Saturday Night Live fans camping out on a Friday night to get tickets to the show.

One of the weirdest things we saw was The Story of Transportation inside 10 Rockefeller, once home of Eastern Airlines. Notice all the naked goddesses. Dean Cornwell was the artist. Wilmuth Masden Stevens was his assistant and model for the goddesses. Known for stepping out on his wife, I sensed an inappropriate relationship. Sadly, I couldn’t find a photo of Stevens. The Rockefeller Center website doesn’t list her name. However, I found one mention on the internet. He was as famous as Norman Rockwell in his day. She certainly did not credit for her work as assistant muralist.

Below is Wisdom, by Lee Lawrie. The relief is on the entrance to 30 Rock, facing the Christmas tree.
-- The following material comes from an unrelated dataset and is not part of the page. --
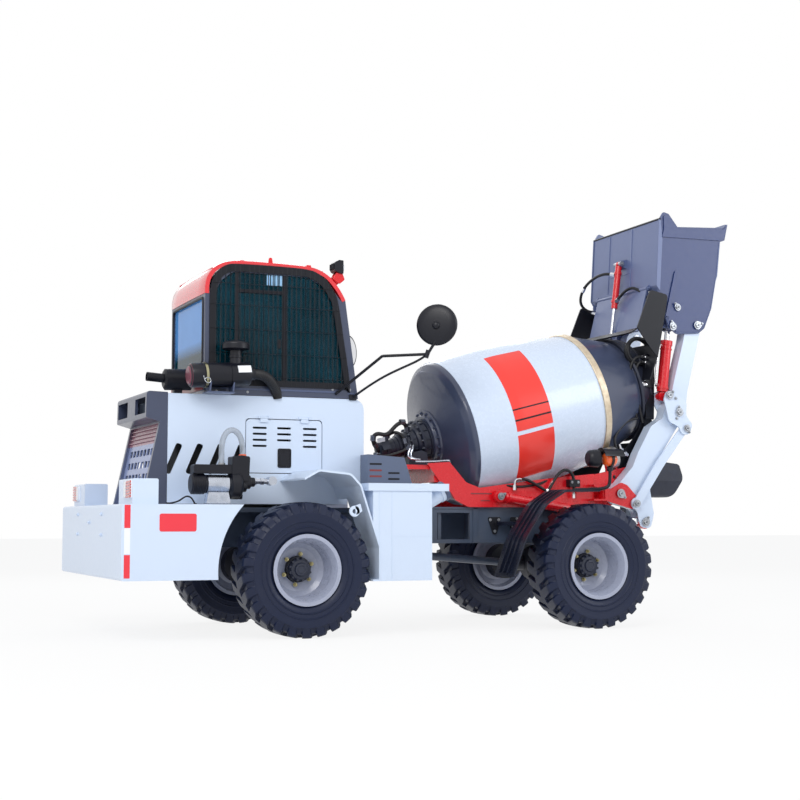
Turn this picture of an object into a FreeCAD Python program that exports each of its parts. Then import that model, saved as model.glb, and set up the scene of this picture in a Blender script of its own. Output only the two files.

This year’s Norway Spruce is from West Stockbridge, Mass. The tree lighting is Dec. 4. This picture shows the Channel Gardens. Soon, Valerie Clarebout’s angels will line the fountain. But … still no Mrs. Claus anywhere on the entire complex.

Female figures are everywhere in Rockefeller Center, often as goddesses or mythical figures representing big ideas. In Intelligence Awakening Mankind, artist Barry Faulkner shows this central figure, Thought, to be an anchor to Written Words on the left and Spoken Word on the right.

By listening to the radio, listeners can hear the human voice, the “bird of the air,” which can educate them and help them from sinking into poverty.

Here is a promotion for Wicked, as presented on the Plaza between 1 Rock, where I work, and 10 Rockefeller. All of the figures are made of Legos!

Here’s where I see the back of Hoda Kodb’s head every morning.

Below is a fabulous bas-relief, News, outside the old Associated Press building. Artist Isamu Noguchi intended for these five male figures to seek the same story using all the latest technology of the time. Who will be the fastest?

News by Isamu Noguchi

A Santa once told me to stay away from Rockefeller. “That’s my territory,” he said. Well, as I was walking around freely, I felt that it belongs to everybody. I left feeling I had fought a dragon.